Begin

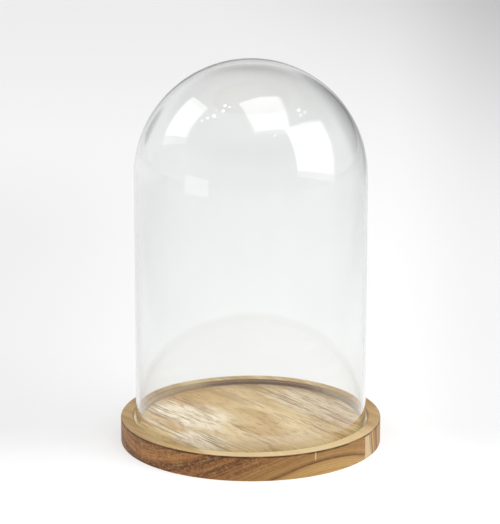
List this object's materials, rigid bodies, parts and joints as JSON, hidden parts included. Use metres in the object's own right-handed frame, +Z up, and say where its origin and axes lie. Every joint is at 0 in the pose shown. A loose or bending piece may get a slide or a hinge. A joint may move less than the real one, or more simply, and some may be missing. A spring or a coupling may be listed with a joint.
{
  "type": "glass display dome with wooden base",
  "caption": "Clear glass bell with a half-round crown that stands in the recess of a round wooden base and lifts straight off, to cover cheese, cake or a display piece.",
  "frame": {"origin": "on the table plane, under the middle of the round base", "axes": "+Z up along the axis of the base and the glass; -Y towards the side that shows the arched end grain a little to its right"},
  "size_m": [0.226, 0.226, 0.337],
  "materials": {
    "wood": "oiled, fine sanded, slightly limed on top",
    "glass": "clear, polished"
  },
  "bodies": {
    "base": {"base_board_wide": "wood", "base_board_narrow": "wood"},
    "dome": {"glass_dome": "glass"}
  },
  "joints": [
    {"name": "dome_lift", "type": "slide", "parent": "base", "child": "dome", "axis": [0, 0, 1], "range_m": [0, 0.33]}
  ]
}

End

**TASK TO CARRY OUT**
Work through the data and report how many of its lines hold the word "axes", giving only the figure.

**TASK RESPONSE**
2